**AIM OF THE TASK:** Write out the listing below again, precisely as it is given.

**DATA EXCERPT:**
+ + + +
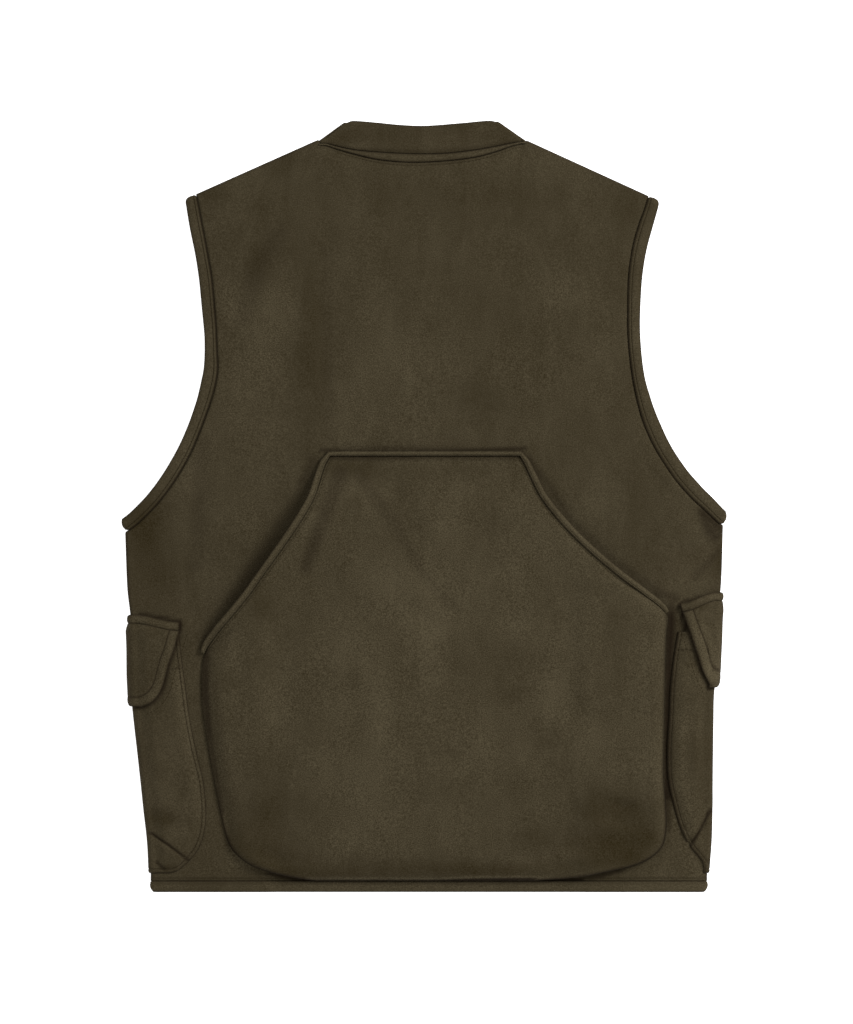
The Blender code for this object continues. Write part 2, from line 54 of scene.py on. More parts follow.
# The part's own dimensions, in millimetres, as its solids have them.
LENGTH = 731.7  # hem to the top of the collar
CLOTH = 2.0  # bonded suede
SEAM = 0.3  # between two pieces that are sewn together
BODY_SPACE = 2.0  # between the back and the fronts
FOLD = (BODY_SPACE + CLOTH) / 2  # radius of the body's middle surface at a fold
LAYER = CLOTH + SEAM
HEM_WIDTH = 10.2
BINDING_WIDTH = 10.4
BINDING_THICKNESS = 3.2
PROUD = (BINDING_THICKNESS - CLOTH) / 2  # levels a binding's underside with the panel's
PANEL_FOOT = HEM_WIDTH + SEAM
BINDING_EASE = 0.2  # on top of SEAM, beside an armhole
FRONT_GAP = 0.5  # between the two fronts
PANEL_END = 0.1  # what is left of the fold's rise at a panel's end
SETTLE = 28.0  # over this run the fronts come down beside a folded layer
MARGIN = 14.0  # past that layer's edge, before they start to come down
POCKET_WRAP = 176.0  # where pocket and flap end on the front, from the centre line
POCKET_BULGE = 2.8
POCKET_CORNER = 30.0
POCKET_SLOPE = 14.0
FLAP_ROLL = 8.0  # height of the rolled top edge
FLAP_ROLL_RISE = 1.4
FLAP_EASE = 0.8  # how much further a flap stands off on the back
FLAP_STEP = 9.0  # over this run a flap steps down from the pocket to the body
POUCH_RISE = 8.0  # how far the pouch stands off the back
POUCH_TURN = 12.0  # over this run it rises from its seams
POUCH_TOP_RUN = 60.0  # and over this one from its top
POUCH_FOOT = 11.6
POUCH_BINDING_THICKNESS = 4.0
OPEN_RUN = 45.0  # over this run a hand opening comes to stand open
NECK_EASE = 1.0  # the neckline runs on this far past the collar's folds
FRONT_NECK_DROP = 72.0
COLLAR_STAND = 24.0
SHOULDER_SLOPE = 24.0  # degrees
TURN_SHARE = 0.1  # of the armhole, where its binding swings round to a fold
TOP_LEAN = 1.6  # how late the rows of a body panel begin to follow its top edge
ROUNDING = 1e-6
FAR = 99.0  # stands for an edge that is out of reach

# Height, and how far out the left and the right side fold are.
SIDE_LINE = [
    (0, 259.8, 268.8), (20, 259.4, 268.9), (49, 260.8, 270.9), (78, 264.1, 271.7), (106, 267, 271.9),
    (135, 270.2, 272.2), (163, 273.3, 272.6), (190, 276, 273.2), (205, 276.8, 275.6),
    (234, 277.2, 277.5), (262, 278.6, 278.6), (285, 281.4, 281.4), (305, 282.5, 282.7), (350, 284, 284),
]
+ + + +
**TASK OUTPUT:**
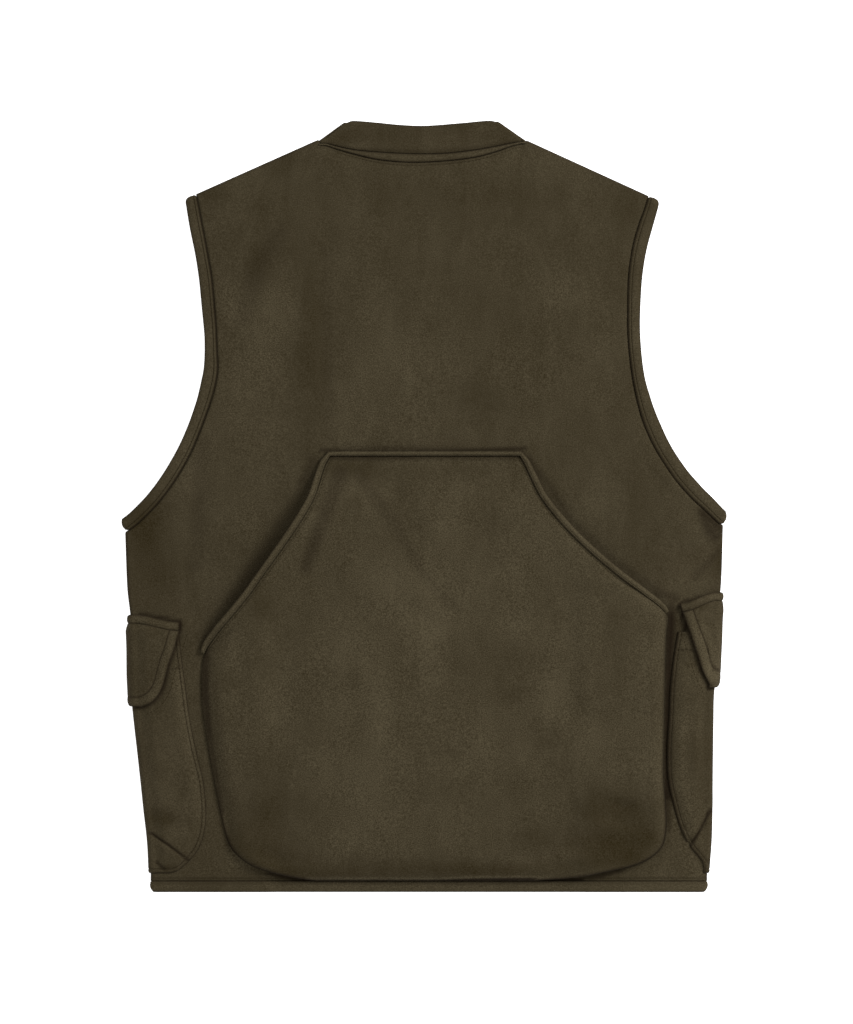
The Blender code for this object continues. Write part 2, from line 54 of scene.py on. More parts follow.
# The part's own dimensions, in millimetres, as its solids have them.
LENGTH = 731.7  # hem to the top of the collar
CLOTH = 2.0  # bonded suede
SEAM = 0.3  # between two pieces that are sewn together
BODY_SPACE = 2.0  # between the back and the fronts
FOLD = (BODY_SPACE + CLOTH) / 2  # radius of the body's middle surface at a fold
LAYER = CLOTH + SEAM
HEM_WIDTH = 10.2
BINDING_WIDTH = 10.4
BINDING_THICKNESS = 3.2
PROUD = (BINDING_THICKNESS - CLOTH) / 2  # levels a binding's underside with the panel's
PANEL_FOOT = HEM_WIDTH + SEAM
BINDING_EASE = 0.2  # on top of SEAM, beside an armhole
FRONT_GAP = 0.5  # between the two fronts
PANEL_END = 0.1  # what is left of the fold's rise at a panel's end
SETTLE = 28.0  # over this run the fronts come down beside a folded layer
MARGIN = 14.0  # past that layer's edge, before they start to come down
POCKET_WRAP = 176.0  # where pocket and flap end on the front, from the centre line
POCKET_BULGE = 2.8
POCKET_CORNER = 30.0
POCKET_SLOPE = 14.0
FLAP_ROLL = 8.0  # height of the rolled top edge
FLAP_ROLL_RISE = 1.4
FLAP_EASE = 0.8  # how much further a flap stands off on the back
FLAP_STEP = 9.0  # over this run a flap steps down from the pocket to the body
POUCH_RISE = 8.0  # how far the pouch stands off the back
POUCH_TURN = 12.0  # over this run it rises from its seams
POUCH_TOP_RUN = 60.0  # and over this one from its top
POUCH_FOOT = 11.6
POUCH_BINDING_THICKNESS = 4.0
OPEN_RUN = 45.0  # over this run a hand opening comes to stand open
NECK_EASE = 1.0  # the neckline runs on this far past the collar's folds
FRONT_NECK_DROP = 72.0
COLLAR_STAND = 24.0
SHOULDER_SLOPE = 24.0  # degrees
TURN_SHARE = 0.1  # of the armhole, where its binding swings round to a fold
TOP_LEAN = 1.6  # how late the rows of a body panel begin to follow its top edge
ROUNDING = 1e-6
FAR = 99.0  # stands for an edge that is out of reach

# Height, and how far out the left and the right side fold are.
SIDE_LINE = [
    (0, 259.8, 268.8), (20, 259.4, 268.9), (49, 260.8, 270.9), (78, 264.1, 271.7), (106, 267, 271.9),
    (135, 270.2, 272.2), (163, 273.3, 272.6), (190, 276, 273.2), (205, 276.8, 275.6),
    (234, 277.2, 277.5), (262, 278.6, 278.6), (285, 281.4, 281.4), (305, 282.5, 282.7), (350, 284, 284),
]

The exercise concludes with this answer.